### What the task requires:
From the entries provided below, copy each line that contains the word "axes".

### Data extract:
════════════════════

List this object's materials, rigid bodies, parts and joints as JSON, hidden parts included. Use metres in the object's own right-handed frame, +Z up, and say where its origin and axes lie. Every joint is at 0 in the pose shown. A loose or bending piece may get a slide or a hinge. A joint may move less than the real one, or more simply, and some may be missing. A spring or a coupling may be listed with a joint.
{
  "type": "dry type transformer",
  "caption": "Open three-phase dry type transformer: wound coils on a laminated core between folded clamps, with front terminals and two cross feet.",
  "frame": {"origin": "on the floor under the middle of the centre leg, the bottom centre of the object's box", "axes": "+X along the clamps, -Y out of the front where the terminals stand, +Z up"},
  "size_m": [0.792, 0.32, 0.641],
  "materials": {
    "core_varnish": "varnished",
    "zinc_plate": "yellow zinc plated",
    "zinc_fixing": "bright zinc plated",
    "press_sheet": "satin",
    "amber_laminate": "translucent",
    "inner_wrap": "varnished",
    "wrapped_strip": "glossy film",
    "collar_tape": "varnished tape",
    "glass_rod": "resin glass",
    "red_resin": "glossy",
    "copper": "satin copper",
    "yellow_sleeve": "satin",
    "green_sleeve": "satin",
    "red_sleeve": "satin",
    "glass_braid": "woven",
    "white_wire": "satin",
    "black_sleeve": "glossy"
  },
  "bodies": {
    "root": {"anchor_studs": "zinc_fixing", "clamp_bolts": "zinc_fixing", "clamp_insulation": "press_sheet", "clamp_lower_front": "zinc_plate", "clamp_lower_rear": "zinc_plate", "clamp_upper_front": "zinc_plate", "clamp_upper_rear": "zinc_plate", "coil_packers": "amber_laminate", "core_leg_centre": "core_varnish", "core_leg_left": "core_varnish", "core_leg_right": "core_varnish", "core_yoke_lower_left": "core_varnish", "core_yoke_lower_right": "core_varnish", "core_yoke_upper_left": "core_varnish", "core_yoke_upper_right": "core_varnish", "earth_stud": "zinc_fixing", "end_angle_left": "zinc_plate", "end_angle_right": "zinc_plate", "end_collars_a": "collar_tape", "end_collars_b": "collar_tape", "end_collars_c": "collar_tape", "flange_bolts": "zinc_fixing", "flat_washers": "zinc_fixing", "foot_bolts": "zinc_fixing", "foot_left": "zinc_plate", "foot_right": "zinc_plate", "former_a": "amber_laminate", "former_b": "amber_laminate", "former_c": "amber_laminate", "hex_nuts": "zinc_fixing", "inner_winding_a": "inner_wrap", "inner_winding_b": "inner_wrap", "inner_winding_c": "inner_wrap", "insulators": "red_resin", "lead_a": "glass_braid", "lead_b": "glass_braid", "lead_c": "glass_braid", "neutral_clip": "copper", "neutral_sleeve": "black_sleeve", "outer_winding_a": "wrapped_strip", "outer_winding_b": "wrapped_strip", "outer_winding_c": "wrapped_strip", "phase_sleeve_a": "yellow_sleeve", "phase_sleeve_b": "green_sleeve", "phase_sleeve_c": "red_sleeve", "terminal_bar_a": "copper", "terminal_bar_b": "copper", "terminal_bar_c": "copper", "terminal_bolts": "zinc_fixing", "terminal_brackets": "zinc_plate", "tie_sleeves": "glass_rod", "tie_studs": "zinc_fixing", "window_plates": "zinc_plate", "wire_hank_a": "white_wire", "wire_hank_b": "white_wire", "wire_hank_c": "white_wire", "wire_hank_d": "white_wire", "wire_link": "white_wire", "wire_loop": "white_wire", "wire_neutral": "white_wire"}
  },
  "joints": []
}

════════════════════

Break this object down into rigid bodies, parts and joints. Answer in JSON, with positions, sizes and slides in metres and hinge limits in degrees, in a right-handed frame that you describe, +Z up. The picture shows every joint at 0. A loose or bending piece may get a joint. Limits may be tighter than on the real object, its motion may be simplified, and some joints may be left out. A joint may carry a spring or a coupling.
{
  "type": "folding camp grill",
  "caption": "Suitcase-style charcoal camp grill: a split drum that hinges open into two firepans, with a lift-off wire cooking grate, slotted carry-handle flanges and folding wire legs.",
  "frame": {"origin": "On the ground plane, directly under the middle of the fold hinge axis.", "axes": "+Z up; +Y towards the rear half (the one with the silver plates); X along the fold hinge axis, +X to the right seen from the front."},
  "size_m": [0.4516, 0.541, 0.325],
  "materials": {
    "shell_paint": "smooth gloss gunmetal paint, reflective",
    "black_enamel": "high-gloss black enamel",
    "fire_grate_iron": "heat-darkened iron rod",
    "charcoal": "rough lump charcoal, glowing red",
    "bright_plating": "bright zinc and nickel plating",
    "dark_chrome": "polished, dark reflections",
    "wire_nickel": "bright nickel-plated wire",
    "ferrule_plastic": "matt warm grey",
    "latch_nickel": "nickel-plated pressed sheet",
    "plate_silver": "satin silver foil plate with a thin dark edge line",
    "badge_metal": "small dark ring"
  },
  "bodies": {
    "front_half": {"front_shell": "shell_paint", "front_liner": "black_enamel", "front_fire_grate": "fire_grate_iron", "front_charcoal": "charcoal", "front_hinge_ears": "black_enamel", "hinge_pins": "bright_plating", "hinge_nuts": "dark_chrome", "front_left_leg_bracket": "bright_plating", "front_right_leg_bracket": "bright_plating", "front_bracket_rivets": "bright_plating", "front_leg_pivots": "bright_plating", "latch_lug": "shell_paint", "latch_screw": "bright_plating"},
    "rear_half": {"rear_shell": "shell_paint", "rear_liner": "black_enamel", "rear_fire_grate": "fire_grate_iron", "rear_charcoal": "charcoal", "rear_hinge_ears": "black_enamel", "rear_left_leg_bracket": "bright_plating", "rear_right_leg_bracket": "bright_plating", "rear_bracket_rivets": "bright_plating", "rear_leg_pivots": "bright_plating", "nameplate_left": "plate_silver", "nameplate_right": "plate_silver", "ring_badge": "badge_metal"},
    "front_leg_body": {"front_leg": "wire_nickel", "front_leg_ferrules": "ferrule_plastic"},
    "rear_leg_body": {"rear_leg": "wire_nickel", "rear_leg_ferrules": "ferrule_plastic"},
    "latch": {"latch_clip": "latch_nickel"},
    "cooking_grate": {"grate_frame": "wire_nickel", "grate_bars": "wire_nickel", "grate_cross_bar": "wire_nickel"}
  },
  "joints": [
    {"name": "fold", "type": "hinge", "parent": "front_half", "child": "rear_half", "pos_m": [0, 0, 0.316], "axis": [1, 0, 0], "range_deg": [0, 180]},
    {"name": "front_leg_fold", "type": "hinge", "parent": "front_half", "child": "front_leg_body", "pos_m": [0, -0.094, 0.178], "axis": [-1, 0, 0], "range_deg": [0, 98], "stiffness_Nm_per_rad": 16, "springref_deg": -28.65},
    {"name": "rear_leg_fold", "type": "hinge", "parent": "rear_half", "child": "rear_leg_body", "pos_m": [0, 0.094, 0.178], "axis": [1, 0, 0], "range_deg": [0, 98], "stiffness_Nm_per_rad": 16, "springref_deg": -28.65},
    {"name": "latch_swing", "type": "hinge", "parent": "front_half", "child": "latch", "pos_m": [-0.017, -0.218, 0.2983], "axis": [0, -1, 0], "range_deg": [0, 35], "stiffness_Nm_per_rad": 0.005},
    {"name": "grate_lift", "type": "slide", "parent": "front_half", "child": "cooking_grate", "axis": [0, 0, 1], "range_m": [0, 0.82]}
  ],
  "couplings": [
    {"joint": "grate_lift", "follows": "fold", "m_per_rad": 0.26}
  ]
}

════════════════════

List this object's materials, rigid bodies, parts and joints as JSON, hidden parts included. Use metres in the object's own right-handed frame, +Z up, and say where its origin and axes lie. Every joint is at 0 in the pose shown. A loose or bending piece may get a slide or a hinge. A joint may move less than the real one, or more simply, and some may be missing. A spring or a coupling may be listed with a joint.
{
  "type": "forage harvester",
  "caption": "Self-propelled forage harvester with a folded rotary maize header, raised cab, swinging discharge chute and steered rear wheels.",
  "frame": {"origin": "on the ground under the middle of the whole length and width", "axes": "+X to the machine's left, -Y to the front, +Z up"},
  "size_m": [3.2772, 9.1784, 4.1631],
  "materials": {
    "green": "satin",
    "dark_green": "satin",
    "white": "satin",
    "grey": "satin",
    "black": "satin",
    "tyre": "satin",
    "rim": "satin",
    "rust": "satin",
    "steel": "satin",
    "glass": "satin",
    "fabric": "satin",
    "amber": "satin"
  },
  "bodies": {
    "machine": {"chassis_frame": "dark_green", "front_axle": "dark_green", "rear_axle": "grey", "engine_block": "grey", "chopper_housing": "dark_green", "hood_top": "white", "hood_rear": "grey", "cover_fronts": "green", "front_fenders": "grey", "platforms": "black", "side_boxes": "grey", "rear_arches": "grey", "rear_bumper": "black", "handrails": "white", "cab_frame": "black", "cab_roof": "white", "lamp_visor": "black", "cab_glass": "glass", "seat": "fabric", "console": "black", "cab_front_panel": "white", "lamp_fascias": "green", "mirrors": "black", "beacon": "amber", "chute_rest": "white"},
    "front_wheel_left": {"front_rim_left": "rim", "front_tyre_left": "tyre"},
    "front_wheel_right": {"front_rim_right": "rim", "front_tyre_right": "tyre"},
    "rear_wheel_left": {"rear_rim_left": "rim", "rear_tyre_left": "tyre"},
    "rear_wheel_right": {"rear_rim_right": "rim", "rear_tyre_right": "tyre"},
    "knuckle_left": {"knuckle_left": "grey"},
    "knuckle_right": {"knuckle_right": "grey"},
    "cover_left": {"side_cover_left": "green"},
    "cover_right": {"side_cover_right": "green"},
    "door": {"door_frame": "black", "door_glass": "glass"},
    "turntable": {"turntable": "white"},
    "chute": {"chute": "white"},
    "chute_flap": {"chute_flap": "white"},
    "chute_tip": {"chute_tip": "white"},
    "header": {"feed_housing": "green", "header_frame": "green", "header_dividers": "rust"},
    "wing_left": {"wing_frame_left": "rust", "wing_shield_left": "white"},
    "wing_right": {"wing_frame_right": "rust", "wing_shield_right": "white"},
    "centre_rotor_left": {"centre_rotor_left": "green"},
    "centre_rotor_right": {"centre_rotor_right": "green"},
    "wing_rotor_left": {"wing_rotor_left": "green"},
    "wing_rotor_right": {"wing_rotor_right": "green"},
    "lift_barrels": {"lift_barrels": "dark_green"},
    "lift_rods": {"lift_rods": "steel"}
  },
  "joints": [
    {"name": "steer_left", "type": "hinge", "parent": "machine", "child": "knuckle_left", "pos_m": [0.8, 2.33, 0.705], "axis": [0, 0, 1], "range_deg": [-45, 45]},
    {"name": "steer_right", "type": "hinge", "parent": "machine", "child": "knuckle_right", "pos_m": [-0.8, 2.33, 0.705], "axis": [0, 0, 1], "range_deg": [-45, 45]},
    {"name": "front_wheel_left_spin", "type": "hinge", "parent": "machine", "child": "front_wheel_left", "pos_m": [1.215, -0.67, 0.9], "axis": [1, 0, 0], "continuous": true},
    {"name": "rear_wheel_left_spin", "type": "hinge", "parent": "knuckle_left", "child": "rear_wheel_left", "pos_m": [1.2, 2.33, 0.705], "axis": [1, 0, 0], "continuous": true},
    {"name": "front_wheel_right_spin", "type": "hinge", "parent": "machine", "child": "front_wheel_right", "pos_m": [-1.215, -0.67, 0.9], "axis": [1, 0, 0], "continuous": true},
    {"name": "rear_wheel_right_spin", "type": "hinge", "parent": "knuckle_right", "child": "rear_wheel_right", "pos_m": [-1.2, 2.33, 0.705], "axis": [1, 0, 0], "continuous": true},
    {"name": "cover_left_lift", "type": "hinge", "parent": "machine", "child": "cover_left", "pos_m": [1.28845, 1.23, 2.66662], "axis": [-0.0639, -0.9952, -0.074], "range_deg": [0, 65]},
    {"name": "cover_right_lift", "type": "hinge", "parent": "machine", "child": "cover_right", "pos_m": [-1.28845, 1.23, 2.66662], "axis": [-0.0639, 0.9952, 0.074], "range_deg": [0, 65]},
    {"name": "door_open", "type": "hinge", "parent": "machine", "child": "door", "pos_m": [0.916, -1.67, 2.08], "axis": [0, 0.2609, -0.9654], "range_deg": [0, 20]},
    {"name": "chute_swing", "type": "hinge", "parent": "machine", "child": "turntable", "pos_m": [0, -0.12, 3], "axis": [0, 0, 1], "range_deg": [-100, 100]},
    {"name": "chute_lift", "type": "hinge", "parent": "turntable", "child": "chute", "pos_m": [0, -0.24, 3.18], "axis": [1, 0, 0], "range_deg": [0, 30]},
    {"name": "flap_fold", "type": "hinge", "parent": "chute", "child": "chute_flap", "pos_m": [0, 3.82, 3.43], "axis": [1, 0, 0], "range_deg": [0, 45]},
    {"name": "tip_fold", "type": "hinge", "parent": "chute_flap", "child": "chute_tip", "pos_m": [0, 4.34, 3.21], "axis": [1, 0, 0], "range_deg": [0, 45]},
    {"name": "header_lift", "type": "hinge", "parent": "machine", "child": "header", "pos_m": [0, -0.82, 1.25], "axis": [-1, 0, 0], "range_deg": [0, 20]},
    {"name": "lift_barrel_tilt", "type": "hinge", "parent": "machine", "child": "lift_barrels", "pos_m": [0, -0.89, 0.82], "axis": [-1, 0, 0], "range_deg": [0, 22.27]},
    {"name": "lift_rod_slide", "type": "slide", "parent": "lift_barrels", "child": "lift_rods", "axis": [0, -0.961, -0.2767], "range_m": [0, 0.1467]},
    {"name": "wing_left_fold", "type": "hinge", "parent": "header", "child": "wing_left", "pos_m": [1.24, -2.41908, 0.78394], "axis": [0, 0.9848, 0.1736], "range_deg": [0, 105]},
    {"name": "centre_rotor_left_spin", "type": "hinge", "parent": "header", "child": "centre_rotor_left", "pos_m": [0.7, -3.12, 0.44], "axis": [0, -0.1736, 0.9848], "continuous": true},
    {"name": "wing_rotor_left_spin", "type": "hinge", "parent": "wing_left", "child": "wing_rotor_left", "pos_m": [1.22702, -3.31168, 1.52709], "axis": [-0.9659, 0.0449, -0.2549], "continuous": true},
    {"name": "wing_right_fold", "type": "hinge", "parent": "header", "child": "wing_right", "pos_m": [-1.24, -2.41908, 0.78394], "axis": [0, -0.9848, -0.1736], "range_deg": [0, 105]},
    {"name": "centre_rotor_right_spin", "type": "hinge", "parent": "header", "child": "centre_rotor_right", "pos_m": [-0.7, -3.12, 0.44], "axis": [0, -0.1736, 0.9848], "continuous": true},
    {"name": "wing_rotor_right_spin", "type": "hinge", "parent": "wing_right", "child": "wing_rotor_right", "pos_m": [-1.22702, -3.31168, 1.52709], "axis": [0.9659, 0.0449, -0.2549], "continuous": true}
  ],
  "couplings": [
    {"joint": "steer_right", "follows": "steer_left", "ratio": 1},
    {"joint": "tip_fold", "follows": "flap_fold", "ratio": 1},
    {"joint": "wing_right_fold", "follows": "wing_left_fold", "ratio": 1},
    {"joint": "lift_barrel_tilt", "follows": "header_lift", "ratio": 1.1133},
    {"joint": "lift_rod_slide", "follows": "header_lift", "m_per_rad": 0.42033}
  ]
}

════════════════════

### Written solution:
List this object's materials, rigid bodies, parts and joints as JSON, hidden parts included. Use metres in the object's own right-handed frame, +Z up, and say where its origin and axes lie. Every joint is at 0 in the pose shown. A loose or bending piece may get a slide or a hinge. A joint may move less than the real one, or more simply, and some may be missing. A spring or a coupling may be listed with a joint.
  "frame": {"origin": "on the floor under the middle of the centre leg, the bottom centre of the object's box", "axes": "+X along the clamps, -Y out of the front where the terminals stand, +Z up"},
  "frame": {"origin": "On the ground plane, directly under the middle of the fold hinge axis.", "axes": "+Z up; +Y towards the rear half (the one with the silver plates); X along the fold hinge axis, +X to the right seen from the front."},
List this object's materials, rigid bodies, parts and joints as JSON, hidden parts included. Use metres in the object's own right-handed frame, +Z up, and say where its origin and axes lie. Every joint is at 0 in the pose shown. A loose or bending piece may get a slide or a hinge. A joint may move less than the real one, or more simply, and some may be missing. A spring or a coupling may be listed with a joint.
  "frame": {"origin": "on the ground under the middle of the whole length and width", "axes": "+X to the machine's left, -Y to the front, +Z up"},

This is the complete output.